Object modeling scripts
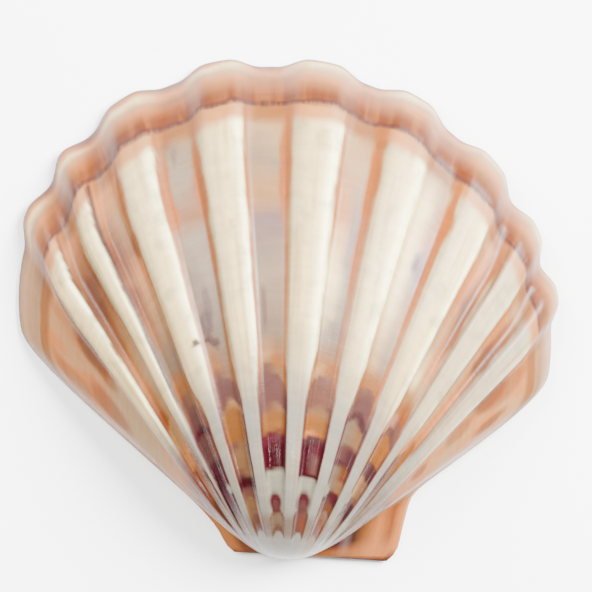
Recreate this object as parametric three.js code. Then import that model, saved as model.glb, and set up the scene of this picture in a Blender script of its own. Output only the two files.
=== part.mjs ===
// Scallop valve: one half of a broad-ribbed scallop shell, grown as a single piece.
// Millimetres, +Z up. The valve rests on its rim with the domed side up. The hinge runs along X,
// with the large ear at +X, and the fan opens towards +Y.
import * as THREE from 'three';

const { sin, cos, atan2, exp, log, hypot, min, max, abs, PI } = Math;
const DEGREE = PI / 180;

// Growth. Every growth line is the same outline, scaled by its growth g and turned about the
// hinge axis, so the shell is a log spiral from the beak (g near 0) to the last main growth line
// (g = 1). Past that line the margin bends down more steeply, until it meets the rim plane.
const COIL_RATE = 1.4; // log growth of the outline per radian of turn
const REST_TURN = 0.11; // turn of the last main growth line above the rim plane, radians
const BEAK_TURN = 1.78; // turn at which the beak stops coiling, radians
const BEAK_EASE = 0.35; // the coil slows down over this much turn before it stops
const MARGIN_RATIO = 1.084; // rim outline over growth-line outline, at the middle of the fan
const MARGIN_SKEW = 0.04; // change of that ratio per radian round the fan
const BEAK_GROWTH = 0.15; // growth by which the beak's round tip has turned into the outline

// Fan outline, as a radius from the hinge against the angle from the middle of the fan.
const FAN_LENGTH = 89.5;
const FAN_SKEW = 9.6;
const FAN_ROUNDING = -31.2;
const FAN_SKEW_ROUNDING = -6.9;
const FAN_SHOULDER = -0.9;
const FAN_SPREAD = 63 * DEGREE; // past this angle from the middle the outline is all flank and ear

// Each side of the fan: the straight flank that runs back to the hinge, and the ear beside it.
const RIGHT_SIDE = { flankAngle: 39 * DEGREE, flankOffset: 5.1, earReach: 20.4, earLean: 0.2 };
const LEFT_SIDE = { flankAngle: 37.8 * DEGREE, flankOffset: 4.7, earReach: 10.6, earLean: 0.84 };
const EAR_ROUNDING = 8 * DEGREE; // the ear's corner at the hinge line is rounded over this angle
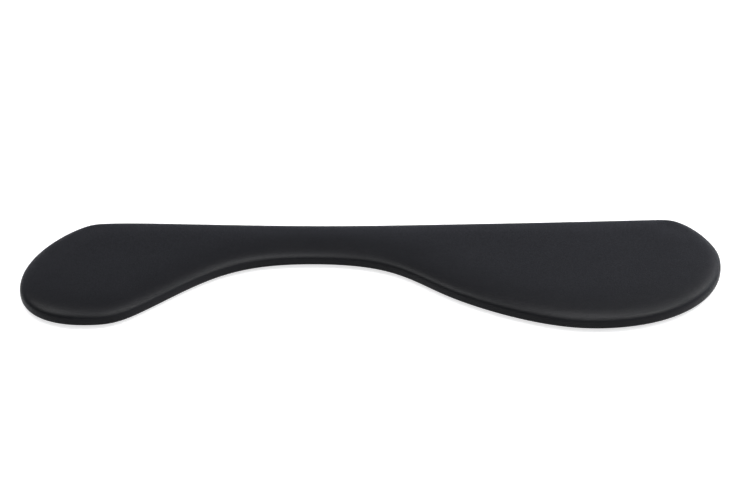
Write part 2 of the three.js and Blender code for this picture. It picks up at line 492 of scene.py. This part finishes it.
def make_board():
    """The plywood: its outline is filled, drawn down to its thickness and rounded over below."""
    outline = ring_at(FILLING_INSET, BOARD_HIGH.z)
    mesh = bpy.data.meshes.new("ply_board")
    mesh.from_pydata(outline.tolist(), [(i, (i + 1) % STATIONS) for i in range(STATIONS)], [])
    board = bpy.data.objects.new("ply_board", mesh)
    bpy.context.scene.collection.objects.link(board)
    make_active(board)
    bpy.ops.object.mode_set(mode="EDIT")
    bpy.ops.mesh.select_all(action="SELECT")
    bpy.ops.mesh.edge_face_add()
    drop = BOARD_LOW.z - BOARD_HIGH.z
    bpy.ops.mesh.extrude_region_move(TRANSFORM_OT_translate={"value": (0, 0, drop)})
    bpy.ops.mesh.select_all(action="SELECT")
    bpy.ops.mesh.normals_make_consistent(inside=False)
    bpy.ops.object.mode_set(mode="OBJECT")
    select_vertices(board, lambda v: v.co.z < BOARD_LOW.z + 0.1 * MM)
    bpy.ops.mesh.select_mode(type="EDGE")
    bpy.ops.mesh.bevel(offset=ROLL_RADIUS - FILLING_INSET, segments=ROLL_STEPS, affect="EDGES")
    bpy.ops.object.mode_set(mode="OBJECT")
    bpy.ops.object.shade_smooth_by_angle(angle=math.radians(30))
    finish_piece(board, ply_material(), "board_ply", "core_board")


# ---- Grip pads and staples -----------------------------------------------------------------

def place_copy(pattern, name, place, turn=0.0):
    obj = pattern.copy()
    obj.data = pattern.data.copy()
    obj.name = obj.data.name = name
    obj.data.transform(Matrix.Translation(place) @ Matrix.Rotation(turn, 4, "Z"))
    bpy.context.scene.collection.objects.link(obj)
    return obj


def nodes_named(start):
    return sorted(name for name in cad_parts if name.startswith(start))


def grip_pad_pattern(radius, height):
    """A moulded disc with a rounded rim and raised rings on its lower face."""
    bpy.ops.mesh.primitive_cylinder_add(
        vertices=72, radius=radius, depth=height, location=(0, 0, height / 2))
    pad = bpy.context.object
    bpy.ops.object.transform_apply(location=True, rotation=True, scale=True)
    select_vertices(pad, lambda v: v.co.z < height / 2)
    for step in range(PAD_RINGS):
        bpy.ops.mesh.inset(thickness=PAD_RING_WIDTH)
        groove = PAD_GROOVE if step % 2 == 0 else -PAD_GROOVE
        bpy.ops.mesh.extrude_region_move(TRANSFORM_OT_translate={"value": (0, 0, groove)})
    bpy.ops.object.mode_set(mode="OBJECT")
    apply_modifier(pad, "BEVEL", width=0.15 * MM, segments=2, limit_method="ANGLE")
    bpy.ops.object.shade_smooth_by_angle(angle=math.radians(35))
    return pad


def make_grip_pads():
    low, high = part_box("grip_pad_1")
    pattern = grip_pad_pattern((high.x - low.x) / 2, high.z - low.z)
    rubber = rubber_material()
    for node in nodes_named("grip_pad_"):
        low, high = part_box(node)
        centre = (low + high) / 2
        pad = place_copy(pattern, node.replace("grip_pad", "rubber_foot"), (centre.x, centre.y, low.z))
        finish_piece(pad, rubber, "grip_rubber", node)
    bpy.data.objects.remove(pattern)


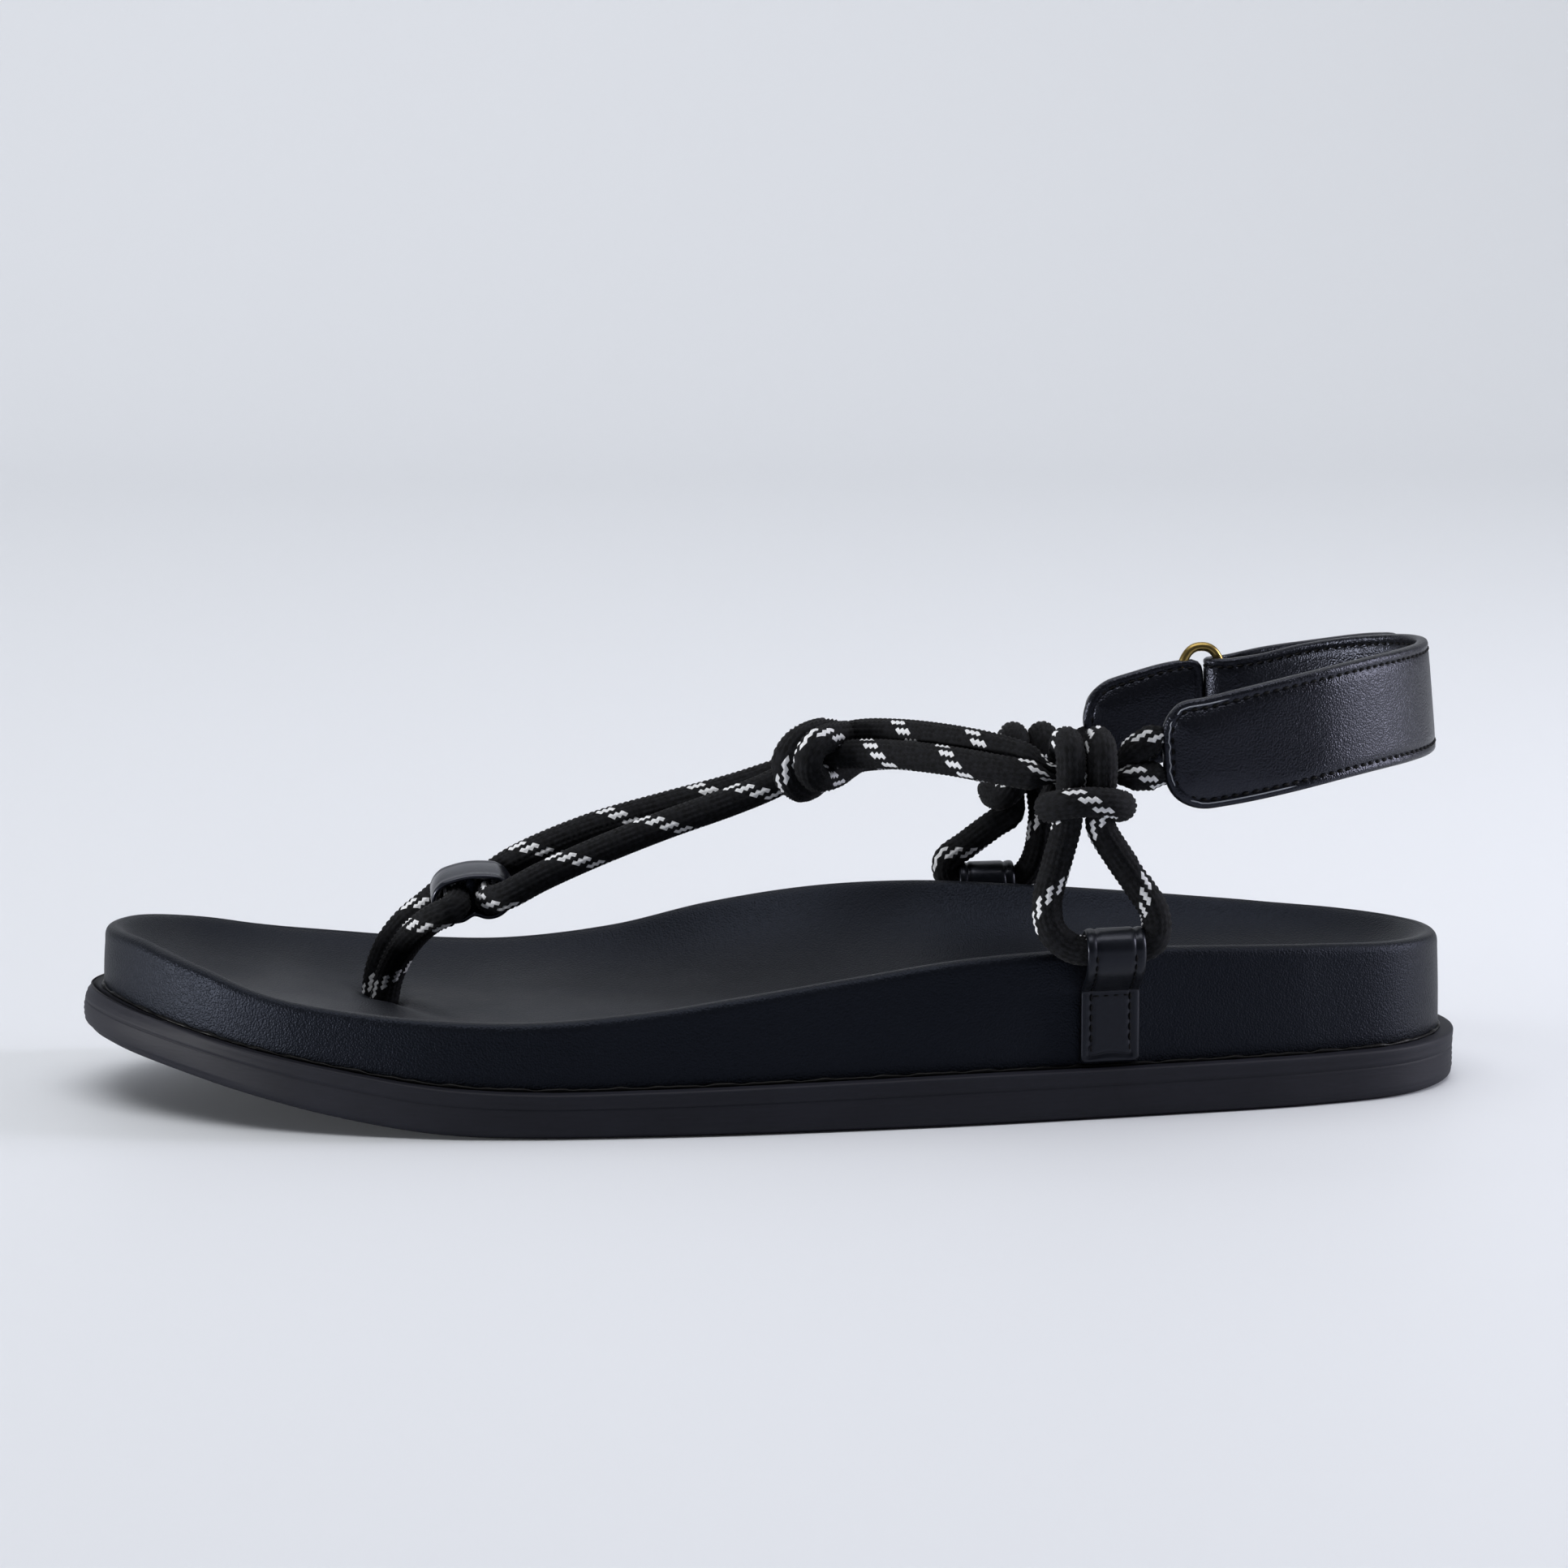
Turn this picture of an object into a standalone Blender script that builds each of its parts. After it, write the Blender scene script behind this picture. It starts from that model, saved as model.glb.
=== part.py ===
"""Rope sandal, left foot: a wrapped footbed on a rubber outsole with a rope upper.

Lengths in the tables are millimetres. The toe points to -X, the heel to +X,
the outer side of the foot to -Y, the inner side to +Y, and up is +Z.
Every piece is one closed solid of its own, in metres.
"""
import math

import bmesh
import bpy
from mathutils import Vector

MM = 0.001

# Sizes
CORD_R = 2.75          # braided cord, 5.5 mm thick
GAP = 0.3              # play between pieces that touch
LEDGE = 3.0            # how far the outsole sticks out past the footbed
LEATHER = 1.1          # thin leather of tabs and keeper
STRAP_T = 2.2          # one layer of the heel strap
STRAP_H = 20.0         # heel strap width
RING_WIRE = 0.9        # wire radius of the strap ring
CORD_SIDES = 8
CORD_STEP = 3.5

# Middle of the tables' box: it becomes the origin, on the ground under the sole.
ORIGIN = (0.56, -0.926, 0.0)

# One row for each cross section of the sole. x: along the foot. outer and
# inner: half outline of the outsole. bottom: walking face. ledge: top of the
# outsole's edge. rim_out and rim_in: lip of the footbed. bed: lowest height
# of the footbed across that section.
SOLE = [
    # x     outer  inner  bottom ledge rim_out rim_in bed
    (-130.4, 10.0, 10.0, 11.4, 20.3, 31.2, 31.2, 25.5),
    (-124.6, -9.0, 28.0, 10.9, 19.5, 31.0, 30.5, 24.0),
    (-110.0, -25.8, 41.0, 8.4, 16.7, 27.9, 27.9, 21.4),
    (-98.0, -34.4, 45.3, 6.0, 14.4, 24.6, 25.7, 19.4),
    (-84.0, -40.6, 47.0, 3.2, 12.0, 22.4, 24.0, 17.7),
    (-66.0, -46.0, 46.8, 0.7, 9.4, 21.0, 22.4, 16.2),
    (-48.0, -48.5, 45.0, 0.0, 8.4, 20.7, 22.2, 15.6),
    (-28.0, -49.0, 40.0, 0.0, 8.5, 22.2, 25.2, 15.8),
    (-10.0, -48.6, 35.2, 0.0, 8.8, 24.7, 30.1, 16.8),
    (10.0, -47.0, 33.2, 0.0, 9.1, 27.5, 33.3, 18.2),
    (30.0, -45.0, 33.0, 0.0, 9.4, 30.1, 34.1, 19.6),
    (48.0, -42.3, 34.2, 0.0, 9.4, 31.0, 33.0, 20.6),
    (66.0, -39.3, 36.0, 0.0, 9.4, 31.0, 31.4, 21.2),
    (98.0, -33.0, 34.0, 0.0, 9.5, 29.8, 28.8, 21.4),
    (117.4, -25.2, 27.2, 0.0, 9.5, 28.9, 27.9, 22.0),
    (127.9, -13.0, 15.0, 0.0, 9.5, 28.4, 27.8, 23.5),
    (131.2, 1.0, 1.0, 0.0, 9.5, 28.0, 28.0, 24.5),
]
X, OUTER, INNER, BOTTOM, LEDGE_Z, RIM_OUT, RIM_IN, BED = range(8)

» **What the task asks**
Word for word, please print every line from the beginning of the records to the line bearing "const FAN_SPREAD = 63", counting both ends and stopping there.

» **Output for this exercise**
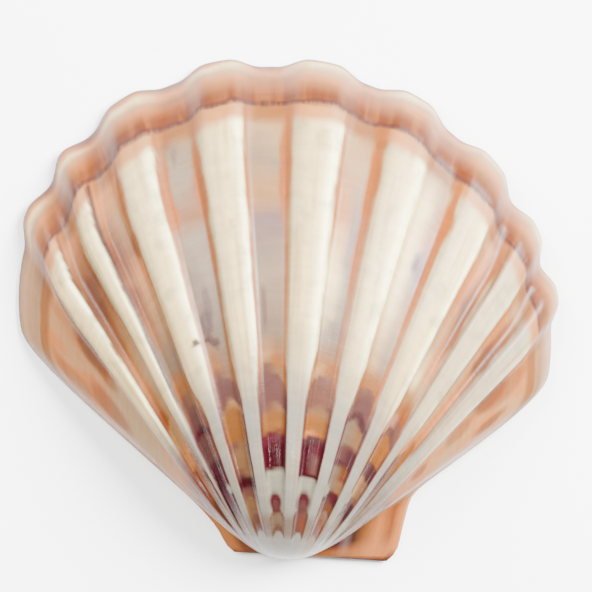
Recreate this object as parametric three.js code. Then import that model, saved as model.glb, and set up the scene of this picture in a Blender script of its own. Output only the two files.
=== part.mjs ===
// Scallop valve: one half of a broad-ribbed scallop shell, grown as a single piece.
// Millimetres, +Z up. The valve rests on its rim with the domed side up. The hinge runs along X,
// with the large ear at +X, and the fan opens towards +Y.
import * as THREE from 'three';

const { sin, cos, atan2, exp, log, hypot, min, max, abs, PI } = Math;
const DEGREE = PI / 180;

// Growth. Every growth line is the same outline, scaled by its growth g and turned about the
// hinge axis, so the shell is a log spiral from the beak (g near 0) to the last main growth line
// (g = 1). Past that line the margin bends down more steeply, until it meets the rim plane.
const COIL_RATE = 1.4; // log growth of the outline per radian of turn
const REST_TURN = 0.11; // turn of the last main growth line above the rim plane, radians
const BEAK_TURN = 1.78; // turn at which the beak stops coiling, radians
const BEAK_EASE = 0.35; // the coil slows down over this much turn before it stops
const MARGIN_RATIO = 1.084; // rim outline over growth-line outline, at the middle of the fan
const MARGIN_SKEW = 0.04; // change of that ratio per radian round the fan
const BEAK_GROWTH = 0.15; // growth by which the beak's round tip has turned into the outline

// Fan outline, as a radius from the hinge against the angle from the middle of the fan.
const FAN_LENGTH = 89.5;
const FAN_SKEW = 9.6;
const FAN_ROUNDING = -31.2;
const FAN_SKEW_ROUNDING = -6.9;
const FAN_SHOULDER = -0.9;
const FAN_SPREAD = 63 * DEGREE; // past this angle from the middle the outline is all flank and ear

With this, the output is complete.